According to a report published last week by the firm titled ‘Global Mining – Diversification Era Over, Focus on Core Assets and Mergers and Acquisitions’, BMI forecast that while miners’ divestments would continue, this would only be a temporary measure to improve the companies’ cost structures and increase operational margins in the short term.

In the long run, miners would increasingly acquire assets within their field of operations to improve synergies and strengthen their cost structures.

The report indicated that consolidation would be supported by mining companies’ drive to divest high-cost assets and readjust their focus to include competitiveness and improve operating margins on existing higher-margin assets.

Low mineral prices had resulted in significant earnings deterioration for the global mining sector, leading to weak financial performance, falling share prices, rising borrowing costs and spiking bond yields, which had boosted global diversified miners’ drive to consolidate operations, thereby improving companies' performance.

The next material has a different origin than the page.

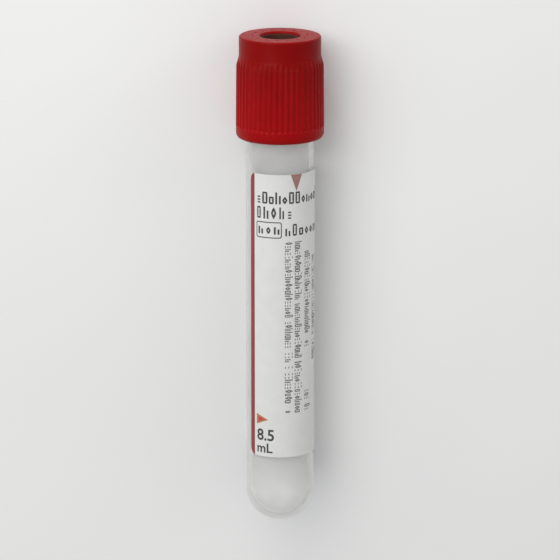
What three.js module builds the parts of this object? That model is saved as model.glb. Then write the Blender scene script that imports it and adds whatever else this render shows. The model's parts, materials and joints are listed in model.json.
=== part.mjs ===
// Evacuated blood collection tube with a shielded, pull-off closure, lying at rest.
//
// The tube is one clear, round-bottomed moulding with a paper label wrapped round it. The closure is
// two pieces that come off together: a rubber stopper plugs the bore and seats on the lip, and a
// ribbed plastic shield grips the stopper's flange and reaches down over the outside of the tube.
//
// Units are millimetres. Each piece is made in the tube's own frame: +Z runs up the axis from the
// round bottom to the closure, and -Y is the front of the label. The last group lays the tube down
// on z = 0, where it rests on the skirt of its shield and on the shoulder of its round bottom.

import * as THREE from "three";

// ---------------------------------------------------------------- driving sizes

// Tube
const tubeDiameter = 15.2; // outside of the wall
const tubeLength = 104; // lip to the outside of the round bottom
const wallAtMouth = 0.95;
const wallAtBottom = 1.1; // the bore narrows towards the bottom, so that its core pulls out
const bottomWall = 1.3;
const lipRound = 0.35;

// Label
const labelLength = 65;
const labelThickness = 0.1;
const labelFromBottom = 16.6;
const labelStart = -56.25; // degrees round from the front, where the printed stripe runs
const labelWrap = 300; // degrees of the tube that it covers, so the rest is a clear window

// Rubber stopper
const flangeOverhang = 0.6; // how far the flange reaches past the tube's wall
const flangeHeight = 6.4;
const plugLength = 9.5;
const plugRelief = 0.25; // how far the plug draws in between its two sealing beads
const plugTipTaper = 0.5; // how far it draws in at its tip
const beadHeight = 1.4;
const plugHollow = 7.4; // across the blind end of the hollow
const plugHollowDraft = 0.4; // each side, from the blind end to the mouth
const diaphragm = 3.6; // rubber that the needle goes through
const needleWell = 6.9; // across the floor of the well in the stopper's top
const needleWellDraft = 0.45; // each side, from the floor to the mouth
const needleWellDepth = 3.8;
const wellRimHeight = 0.55; // raised rim round the well, which fills the lower part of the shield's hole

// Shield
const shieldHeight = 22.8;
const skirtWall = 1.35; // out to the plain band
const crestInset = 0.06; // how far the crests lie inside the plain band at their lower ends
const skirtDraft = 0.12; // the same at their upper ends
const edgeRoundWidth = 0.8; // rounding of the skirt's lower edge
const edgeRoundHeight = 1.2;
const skirtFlare = 0.2; // the bore opens at its edge to lead the tube in
const leadIn = 0.6;
const collarInset = 0.7; // how far the plain collar round the top lies inside the plain band
const collarHeight = 4.4;
const shoulderHeight = 2.2; // slope between the collar and the ribs
const topWall = 1;
const topHole = 8.8; // opening that shows the needle well
const topRound = 0.45;
const holeRound = 0.5;
const ringHeight = 0.8; // retaining ring under the stopper's flange
const ribCount = 48;
const ribDepth = 0.2;
const bandHeight = 2.5; // plain band under the ribs
const ribFoot = 0.2; // slope at the ribs' lower ends
const facetHollow = 0.03; // how far the band's wide facets draw in between their corners

// Fits
const adhesive = 0.04; // label to tube
const plugClearance = 0.05; // each side, plug to bore
const seatGap = 0.05; // flange to lip, and flange to shield
const rimClearance = 0.1; // each side, well rim to the shield's hole
const ringClearance = 0.2; // each side, retaining ring to tube
const skirtClearance = 0.85; // each side, skirt to tube

// Facets
const segments = 48; // round the tube, label and stopper
const shieldSegments = 2 * ribCount; // a crest and a valley for each rib
const bandFacets = Math.round(shieldSegments / 3); // wide, so that the part lies still on one's corners
const bottomSteps = 8;
const roundSteps = 3;

// ---------------------------------------------------------------- worked-out places

const tubeRadius = tubeDiameter / 2;
const boreAtMouth = tubeRadius - wallAtMouth;
const boreAtBottom = tubeRadius - wallAtBottom;
const roundEnd = bottomWall + boreAtBottom; // height at which the bore's round end begins
const lip = tubeLength;
const flangeRadius = tubeRadius + flangeOverhang;
const flangeBottom = lip + seatGap;
const flangeTop = flangeBottom + flangeHeight;
const wellFloor = flangeTop - needleWellDepth;
const wellRim = topHole / 2 - rimClearance; // radius of the raised rim
const skirtBore = tubeRadius + skirtClearance;
const skirtRadius = skirtBore + skirtWall;
const shieldTop = flangeTop + seatGap + topWall;
const shieldBottom = shieldTop - shieldHeight;
const ribsBottom = shieldBottom + bandHeight;
const ribsTop = shieldTop - collarHeight - shoulderHeight;

// ---------------------------------------------------------------- helpers

const degrees = THREE.MathUtils.degToRad;

// Points on an arc centred on (r, z), from one angle to the other in degrees.
function arc(r, z, radiusR, radiusZ, from, to, steps) {
  const points = [];
  for (let i = 0; i <= steps; i++) {
    const angle = degrees(from + ((to - from) * i) / steps);
    points.push([r + radiusR * Math.cos(angle), z + radiusZ * Math.sin(angle)]);
  }
  return points;
}

// A solid of revolution round Z. The outline runs anticlockwise as (radius, height) pairs, and starts
// and ends on the axis or closes on itself. Facets are centred on the front and the back.
function turned(outline, count) {
  const points = outline.map(([r, z]) => new THREE.Vector2(Math.max(r, 0), z));
  const geometry = new THREE.LatheGeometry(points, count, Math.PI / count);
  geometry.rotateX(Math.PI / 2);
  return geometry;
}

function piece(name, geometry, look) {
  const mesh = new THREE.Mesh(geometry, new THREE.MeshStandardMaterial(look));
  mesh.name = name;
  return mesh;
}

// ---------------------------------------------------------------- tube

function tube() {
  const outline = [
    ...arc(0, tubeRadius, tubeRadius, tubeRadius, -90, 0, bottomSteps),
    ...arc(tubeRadius - lipRound, lip - lipRound, lipRound, lipRound, 0, 90, roundSteps),
    ...arc(boreAtMouth + lipRound, lip - lipRound, lipRound, lipRound, 90, 180, roundSteps),
    ...arc(0, roundEnd, boreAtBottom, boreAtBottom, 0, -90, bottomSteps),
  ];
  return piece("tube", turned(outline, segments), {
    color: 0xd9dcdc,
    roughness: 0.08,
    metalness: 0,
    transparent: true,
    opacity: 0.35,
  });
}

// ---------------------------------------------------------------- label

function label() {
  const inner = tubeRadius + adhesive;
  const outer = inner + labelThickness;
  const start = degrees(labelStart - 90);
  const end = start + degrees(labelWrap);
  const section = new THREE.Shape();
  section.absarc(0, 0, outer, start, end, false);
  section.absarc(0, 0, inner, end, start, true);
  const facetsRound = Math.round((segments * labelWrap) / 360);
  const sheet = new THREE.ExtrudeGeometry(section, {
    depth: labelLength,
    bevelEnabled: false,
    curveSegments: facetsRound / 2,
  });
  sheet.translate(0, 0, labelFromBottom);
  return piece("label", sheet, { color: 0xd8d8d4, roughness: 0.55, metalness: 0 });
}

// ---------------------------------------------------------------- rubber stopper

// The bore's radius at a height above its round end.
function boreRadius(z) {
  const share = (z - roundEnd) / (lip - lipRound - roundEnd);
  return boreAtBottom + (boreAtMouth - boreAtBottom) * share;
}

function rubberStopper() {
  const tip = flangeBottom - plugLength;
  const seal = boreRadius(tip) - plugClearance;
  const waist = seal - plugRelief;
  const outline = [
    [0, wellFloor - diaphragm],
    [plugHollow / 2, wellFloor - diaphragm],
    [plugHollow / 2 + plugHollowDraft, tip],
    [seal - plugTipTaper, tip],
    [seal, tip + beadHeight],
    [seal, tip + 2 * beadHeight],
    [waist, tip + 2.5 * beadHeight],
    [waist, flangeBottom - 2.5 * beadHeight],
    [seal, flangeBottom - 2 * beadHeight],
    [seal, flangeBottom],
    [flangeRadius, flangeBottom],
    [flangeRadius, flangeTop],
    [wellRim, flangeTop],
    [wellRim, flangeTop + wellRimHeight],
    [needleWell / 2 + needleWellDraft, flangeTop + wellRimHeight],
    [needleWell / 2, wellFloor],
    [0, wellFloor],
  ];
  return piece("rubber_stopper", turned(outline, segments), {
    color: 0x5a1c16,
    roughness: 0.75,
    metalness: 0,
  });
}

// ---------------------------------------------------------------- shield

// How far in a point of a valley lies, from none on a crest to the full depth halfway between two.
function ribScale(radius, round) {
  const depth = (ribDepth * (1 - Math.sin(ribCount * round))) / 2;
  return (radius - depth) / radius;
}

// Brings a point between two corners of a wide facet to just inside the flat between them.
function facetScale(radius, round) {
  const step = (2 * Math.PI) / bandFacets;
  const off = round - step * Math.round(round / step);
  const flat = Math.cos(step / 2) / Math.cos(off);
  const atCorner = step / 2 - Math.abs(off) < step / 100;
  return atCorner ? flat : flat - facetHollow / radius;
}

// Shapes the outside of a turned shield: valleys between the ribs, which keep one depth from end to
// end, and wide facets on the plain band and the rounded edge below them.
function shapeOutside(geometry) {
  const at = geometry.attributes.position;
  for (let i = 0; i < at.count; i++) {
    const radius = Math.hypot(at.getX(i), at.getY(i));
    const z = at.getZ(i);
    if (radius < (skirtRadius + skirtBore) / 2 || z > ribsTop + ribFoot / 2) continue;
    const round = Math.atan2(at.getX(i), -at.getY(i));
    const ribbed = z > ribsBottom + ribFoot / 2;
    const scale = ribbed ? ribScale(radius, round) : facetScale(radius, round);
    at.setXY(i, at.getX(i) * scale, at.getY(i) * scale);
  }
}

function capShield() {
  const edge = skirtRadius - edgeRoundWidth;
  const collar = skirtRadius - collarInset;
  const hole = topHole / 2;
  const chamber = flangeRadius + seatGap; // the room round the flange
  const ring = tubeRadius + ringClearance;
  const outline = [
    [skirtBore + skirtFlare, shieldBottom],
    ...arc(edge, shieldBottom + edgeRoundHeight, edgeRoundWidth, edgeRoundHeight, -90, 0, roundSteps),
    [skirtRadius, ribsBottom],
    [skirtRadius - crestInset, ribsBottom + ribFoot],
    [skirtRadius - skirtDraft, ribsTop],
    [collar, shieldTop - collarHeight],
    ...arc(collar - topRound, shieldTop - topRound, topRound, topRound, 0, 90, roundSteps),
    ...arc(hole + holeRound, shieldTop - holeRound, holeRound, holeRound, 90, 180, roundSteps),
    [hole, shieldTop - topWall],
    [chamber, shieldTop - topWall],
    [chamber, lip],
    [ring, lip],
    [ring, lip - ringHeight],
    [skirtBore, lip - 2 * ringHeight],
    [skirtBore, shieldBottom + leadIn],
    [skirtBore + skirtFlare, shieldBottom],
  ];
  const geometry = turned(outline, shieldSegments);
  shapeOutside(geometry);
  return piece("cap_shield", geometry, { color: 0x970f14, roughness: 0.38, metalness: 0 });
}

// ---------------------------------------------------------------- assembly

const upright = new THREE.Group();
upright.add(tube(), label(), capShield(), rubberStopper());

// Lying down, facets under the skirt and under the shoulder of the round bottom carry the weight.
const skirtRest = skirtRadius * Math.cos(Math.PI / bandFacets);
const tubeRest = tubeRadius * Math.cos(Math.PI / segments);
const skirtRestAt = shieldBottom + edgeRoundHeight;
const restTilt = Math.atan2(skirtRest - tubeRest, skirtRestAt - tubeRadius);
upright.rotation.x = restTilt - Math.PI / 2;

// The origin is under the middle of the lying tube, on the surface that it lies on.
const extent = new THREE.Box3().setFromObject(upright, true);
const middle = extent.getCenter(new THREE.Vector3());
upright.position.set(-middle.x, -middle.y, -extent.min.z);

const bloodCollectionTube = new THREE.Group();
bloodCollectionTube.add(upright);
bloodCollectionTube.updateMatrixWorld(true);

export default bloodCollectionTube;
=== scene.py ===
# %% [markdown]
# # A blood collection tube
#
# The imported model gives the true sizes, and the two bodies that part when the tube is opened: the
# tube with its label, and the closure. It is faceted, so each piece is made again here as a smooth
# mesh in the same place. The pieces then get their finishes, a pale table and soft light.

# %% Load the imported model
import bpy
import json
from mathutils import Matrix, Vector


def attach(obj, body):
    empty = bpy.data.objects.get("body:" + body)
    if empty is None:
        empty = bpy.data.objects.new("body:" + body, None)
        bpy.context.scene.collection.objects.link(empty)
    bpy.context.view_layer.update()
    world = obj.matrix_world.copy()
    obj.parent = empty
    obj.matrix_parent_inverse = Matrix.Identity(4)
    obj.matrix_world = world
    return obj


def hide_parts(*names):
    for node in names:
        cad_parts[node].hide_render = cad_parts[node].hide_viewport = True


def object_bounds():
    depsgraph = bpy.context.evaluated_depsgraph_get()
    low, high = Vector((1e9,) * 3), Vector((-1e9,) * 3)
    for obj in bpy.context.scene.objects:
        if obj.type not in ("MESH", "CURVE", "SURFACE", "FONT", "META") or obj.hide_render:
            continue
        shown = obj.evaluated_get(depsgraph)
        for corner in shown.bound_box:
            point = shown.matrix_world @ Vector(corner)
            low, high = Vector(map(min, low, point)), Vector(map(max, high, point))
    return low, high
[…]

Small and midtier miners had faced an even greater challenge, exacerbated by the the increasing potential for an emerging market corporate debt crisis in 2016, given the parlous state of high-yield bonds in the US, rising dollar interest rates, slow growth and elevated emerging market private sector leverage.

While the negative impact on mineral supply of this consolidation trend would be positive for commodity prices, BMI expected that it would take longer for resource equities to come back into favour.

Over the first two months of 2016, market sentiment improved and mining shares had rallied, which resulted in bond yields falling from elevated levels and reduced borrowing costs.

This rally would not last as commodity prices would remain low over the coming quarters on the back of a persistently  oversupplied market, the report said.

BMI predicted that the global large-cap mining sector would consolidate, as global diversified miners would increasingly shift away from a diversification strategy and focus on reducing operating costs and increasing competiveness through a concentrated mining portfolio.

Further, while the firm forecast that mineral prices would bottom in 2016, it expected to see miners increasingly surrender to a 'lower for longer' price outlook, which would result in further significant divestment of assets, output cuts and bankruptcies.